The institutional narrative has found a useful scapegoat in photovoltaic plants. More or less explicitly, it has been suggested that it was these facilities—or at least some of them—that triggered the chain of disconnections that led to the power outage.
But this insinuation clashes head-on with the policy that the executive claims to champion, namely the decisive push for renewable energies. How can it be argued that one or two solar plants, with marginal economic weight, have the capacity to cause a nationwide blackout?
And what is even more serious, if they were really responsible, they would have to pay multimillion-dollar compensation for the damage caused to the industry. The implication is clear and worrying. If producing renewable energy exposes an operator to such legal and reputational risk, who will want to invest in it?
This rhetoric of ‘pointing without shooting’ has ended up being a shot in the foot for a government that claims to be a defender of the energy transition. Assigning such serious responsibilities to photovoltaic installations not only discourages investment in the sector, but also erodes confidence in a system that urgently needs legal certainty and regulatory stability.
The precedent is even more alarming when you consider that anomalies in the grid had been reported days before the blackout. On April 22, technicians and operators warned of strange phenomena—power surges and frequency oscillations—that foreshadowed a structural imbalance.
Even so, at the critical moment, REE opted to schedule the lowest conventional synchronous generation quota of the month, leaving the grid without the necessary stability buffer. When automatic protections began to disconnect photovoltaic plants due to excess voltage, the chain reaction was already unstoppable.

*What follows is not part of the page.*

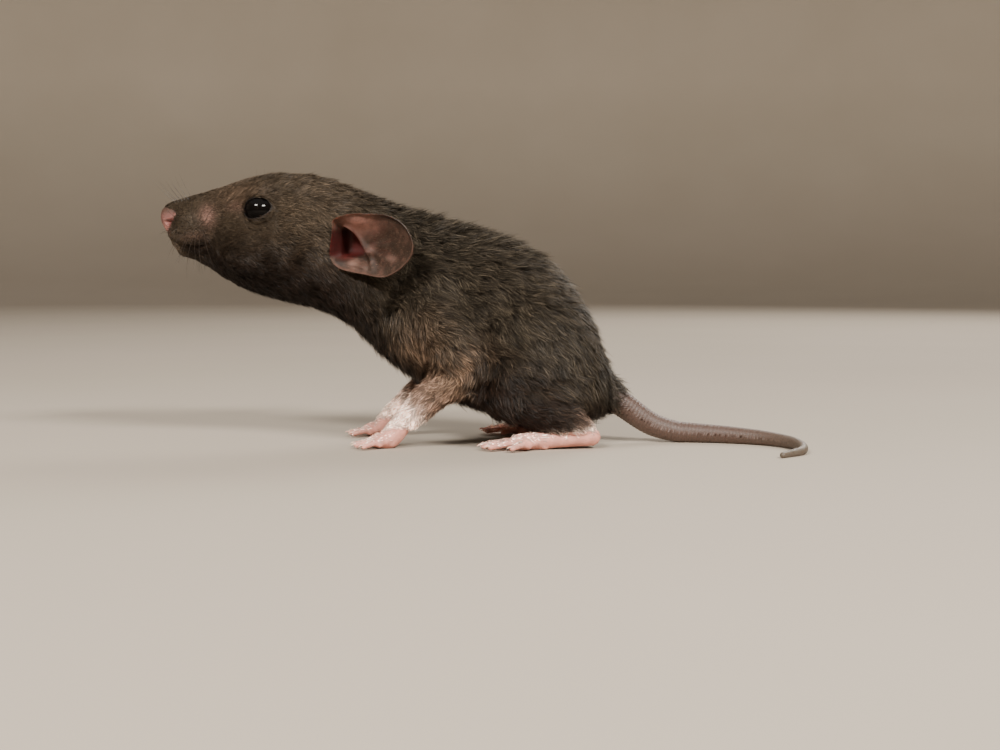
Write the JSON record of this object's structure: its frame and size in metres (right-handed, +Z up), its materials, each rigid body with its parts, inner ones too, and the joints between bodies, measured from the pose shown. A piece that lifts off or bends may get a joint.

Instead of acknowledging that the system's architecture and operational planning were deficient, the government has preferred to open the door to an interpretation that points to renewables as part of the problem. In strategic terms, this is a flagrant contradiction, delegitimizing the centerpiece of the energy transition at the very moment when its role should be strengthened.
What is perceived from the sector is a desperate attempt to avoid the political cost of the blackout. But that cost, which the executive has sought to spread among public and private actors, may end up backfiring.
Because if the message being sent is that a solar plant can put a country's electricity system in check, what is being said, de facto, is that the system is unreliable. And that, more than any blackout, is what truly shuts down confidence.